Directions: Begin at the first line below and copy each line exactly, ending with the line where "RING_BOSS_RISE = 5.0" appears.
----------------
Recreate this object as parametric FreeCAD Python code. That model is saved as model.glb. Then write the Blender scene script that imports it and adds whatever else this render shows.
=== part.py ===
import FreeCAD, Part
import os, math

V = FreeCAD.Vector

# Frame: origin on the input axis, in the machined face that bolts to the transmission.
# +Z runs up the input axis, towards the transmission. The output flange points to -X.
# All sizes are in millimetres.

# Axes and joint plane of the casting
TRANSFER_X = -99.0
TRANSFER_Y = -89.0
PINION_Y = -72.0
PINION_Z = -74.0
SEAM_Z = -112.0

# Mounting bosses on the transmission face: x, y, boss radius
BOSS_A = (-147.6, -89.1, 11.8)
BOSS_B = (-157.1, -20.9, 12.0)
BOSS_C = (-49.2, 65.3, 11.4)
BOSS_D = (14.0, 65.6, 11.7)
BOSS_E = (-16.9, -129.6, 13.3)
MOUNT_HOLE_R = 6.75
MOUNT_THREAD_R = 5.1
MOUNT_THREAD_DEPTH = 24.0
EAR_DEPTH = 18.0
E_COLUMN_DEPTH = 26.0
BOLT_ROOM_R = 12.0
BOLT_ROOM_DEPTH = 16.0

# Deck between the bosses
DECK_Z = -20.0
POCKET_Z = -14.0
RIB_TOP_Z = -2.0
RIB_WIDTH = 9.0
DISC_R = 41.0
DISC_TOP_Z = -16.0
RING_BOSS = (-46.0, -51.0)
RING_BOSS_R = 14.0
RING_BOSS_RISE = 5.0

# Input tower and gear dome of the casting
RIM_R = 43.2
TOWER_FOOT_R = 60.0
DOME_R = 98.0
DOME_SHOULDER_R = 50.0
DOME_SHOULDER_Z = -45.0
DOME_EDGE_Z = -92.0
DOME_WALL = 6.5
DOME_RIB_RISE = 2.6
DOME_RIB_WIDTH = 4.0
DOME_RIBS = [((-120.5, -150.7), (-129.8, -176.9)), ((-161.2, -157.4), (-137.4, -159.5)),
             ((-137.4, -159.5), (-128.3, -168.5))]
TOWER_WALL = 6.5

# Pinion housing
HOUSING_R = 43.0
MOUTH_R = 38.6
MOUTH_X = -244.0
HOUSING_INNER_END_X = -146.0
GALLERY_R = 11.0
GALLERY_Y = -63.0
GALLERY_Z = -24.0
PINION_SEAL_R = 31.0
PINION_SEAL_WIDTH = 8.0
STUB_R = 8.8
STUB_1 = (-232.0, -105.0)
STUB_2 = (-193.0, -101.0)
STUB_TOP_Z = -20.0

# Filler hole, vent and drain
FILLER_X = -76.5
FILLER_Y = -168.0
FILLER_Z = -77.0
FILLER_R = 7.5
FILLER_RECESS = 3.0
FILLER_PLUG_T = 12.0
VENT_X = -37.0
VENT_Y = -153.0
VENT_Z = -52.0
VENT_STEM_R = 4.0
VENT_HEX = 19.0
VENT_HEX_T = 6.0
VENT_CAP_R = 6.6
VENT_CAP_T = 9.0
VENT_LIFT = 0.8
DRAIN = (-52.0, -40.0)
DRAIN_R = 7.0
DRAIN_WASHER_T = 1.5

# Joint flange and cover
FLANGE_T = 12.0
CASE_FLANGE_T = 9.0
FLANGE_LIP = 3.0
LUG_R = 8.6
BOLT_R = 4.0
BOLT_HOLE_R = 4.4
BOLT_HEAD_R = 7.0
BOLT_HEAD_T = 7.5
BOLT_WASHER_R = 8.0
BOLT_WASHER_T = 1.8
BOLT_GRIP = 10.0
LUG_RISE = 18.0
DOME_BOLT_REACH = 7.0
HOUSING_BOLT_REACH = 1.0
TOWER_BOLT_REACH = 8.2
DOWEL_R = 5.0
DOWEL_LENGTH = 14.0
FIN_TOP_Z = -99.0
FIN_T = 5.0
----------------
Final result:
Recreate this object as parametric FreeCAD Python code. That model is saved as model.glb. Then write the Blender scene script that imports it and adds whatever else this render shows.
=== part.py ===
import FreeCAD, Part
import os, math

V = FreeCAD.Vector

# Frame: origin on the input axis, in the machined face that bolts to the transmission.
# +Z runs up the input axis, towards the transmission. The output flange points to -X.
# All sizes are in millimetres.

# Axes and joint plane of the casting
TRANSFER_X = -99.0
TRANSFER_Y = -89.0
PINION_Y = -72.0
PINION_Z = -74.0
SEAM_Z = -112.0

# Mounting bosses on the transmission face: x, y, boss radius
BOSS_A = (-147.6, -89.1, 11.8)
BOSS_B = (-157.1, -20.9, 12.0)
BOSS_C = (-49.2, 65.3, 11.4)
BOSS_D = (14.0, 65.6, 11.7)
BOSS_E = (-16.9, -129.6, 13.3)
MOUNT_HOLE_R = 6.75
MOUNT_THREAD_R = 5.1
MOUNT_THREAD_DEPTH = 24.0
EAR_DEPTH = 18.0
E_COLUMN_DEPTH = 26.0
BOLT_ROOM_R = 12.0
BOLT_ROOM_DEPTH = 16.0

# Deck between the bosses
DECK_Z = -20.0
POCKET_Z = -14.0
RIB_TOP_Z = -2.0
RIB_WIDTH = 9.0
DISC_R = 41.0
DISC_TOP_Z = -16.0
RING_BOSS = (-46.0, -51.0)
RING_BOSS_R = 14.0
RING_BOSS_RISE = 5.0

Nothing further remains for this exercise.